The three firms include:

  • John Ronan Architects for the library’s Independence Branch at 4022 N. Elston in Irving Park;
  • Skidmore, Owings & Merrill for the library’s Roosevelt Branch near Taylor and Ada streets on the Near West Side; and
  • Perkins+Will for the library’s Northtown Branch at Western and Pratt avenues in West Ridge.

“These three firms will bring world-class design to new housing and community anchors so that neighborhood residents can enjoy the best of what design has to offer,” Chicago Public Library Commissioner Brian Bannon said in the statement.

All three firms have Chicago roots and helped build community-based projects such as the Chinatown Branch Library, Jones College Preparatory High School and the Gary Comer Youth Center, the mayor’s office said.

Concept designs for the new Independence (left) and Northtown branches of the Chicago Public Library, designed by architecture firms John Ronan Architects and Perkins+Will, respectively. | City of Chicago

Each branch will offer an early childhood learning space, access to the Library’s Teacher in the Library program for homework assistance, technology and other programs or resources, the mayor’s office said.

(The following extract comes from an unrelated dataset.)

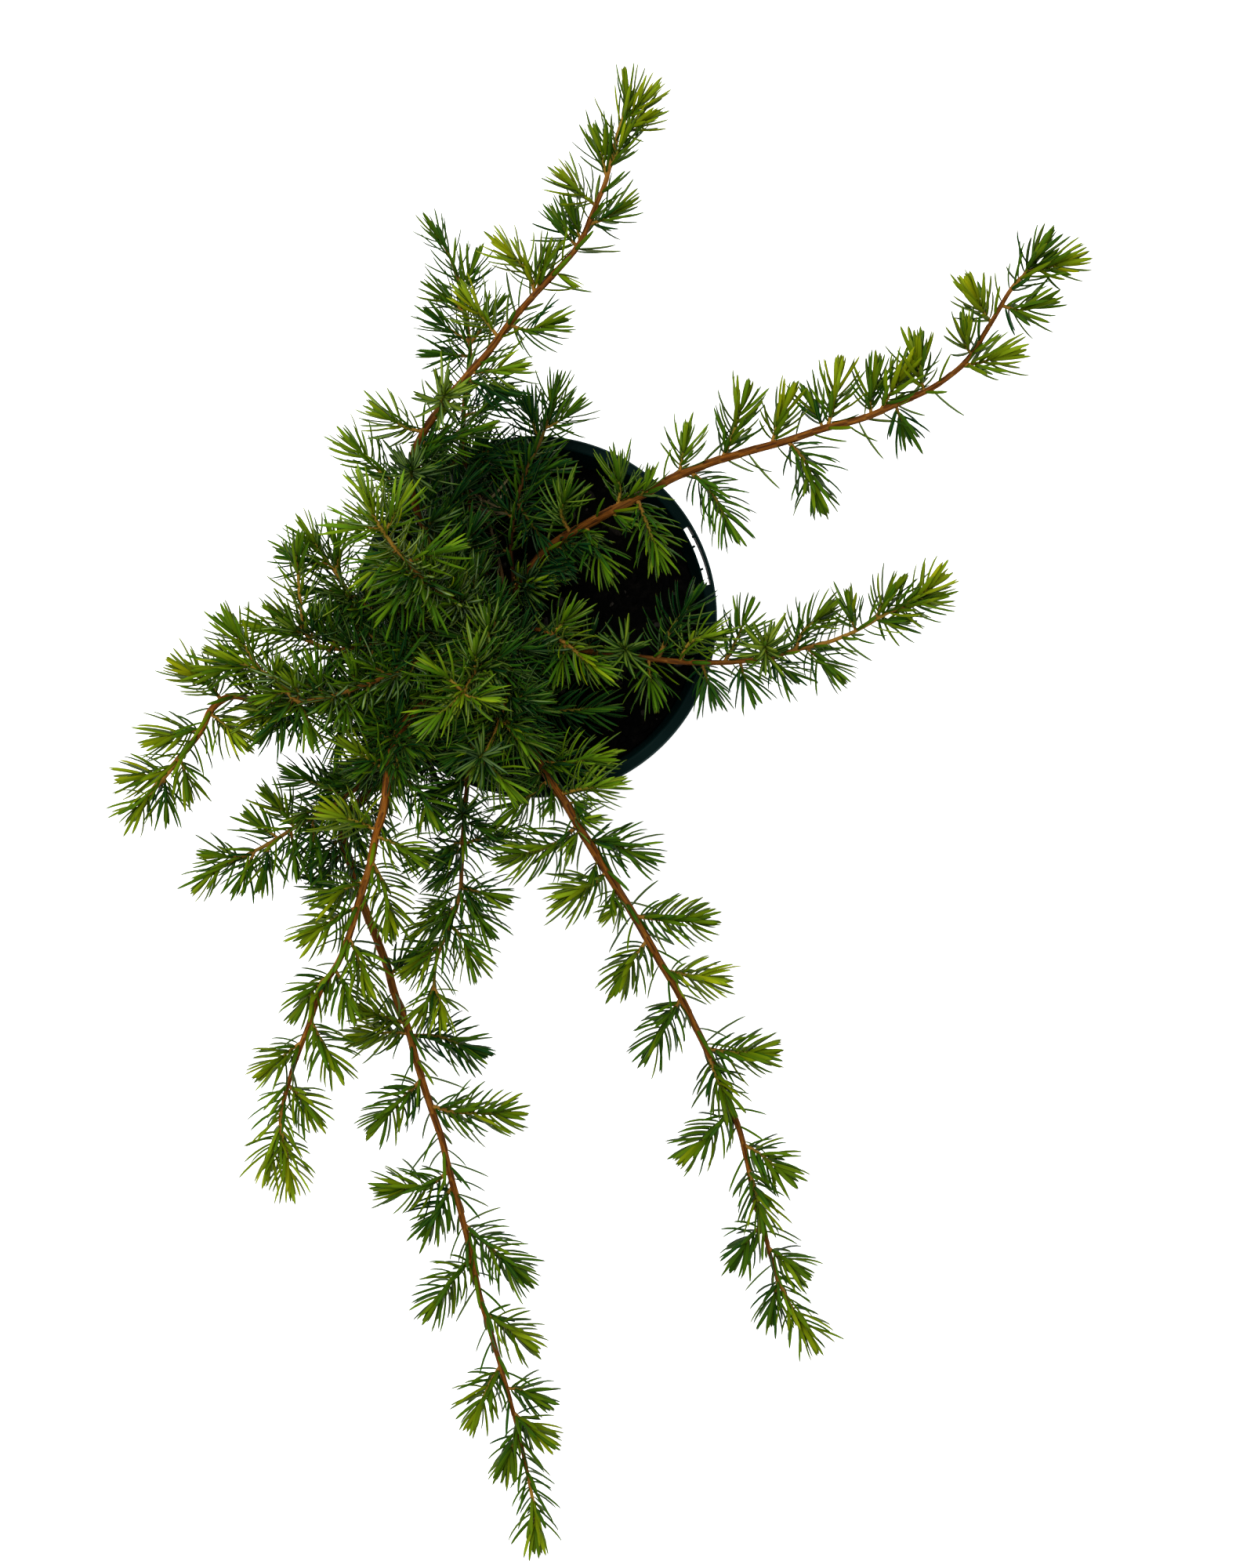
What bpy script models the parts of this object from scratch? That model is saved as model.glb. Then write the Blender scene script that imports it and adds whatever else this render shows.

The new library branches also will offer technology and workforce programs for adults, including computer classes, digital literacy coaching, book clubs and other training, according to the mayor’s office.

The firms will work with the city and community members through design workshops to come up with a final design of each facility that meets the needs of its community, the mayor’s office said. Construction is slated to begin by the end of 2017 and finish in winter 2018.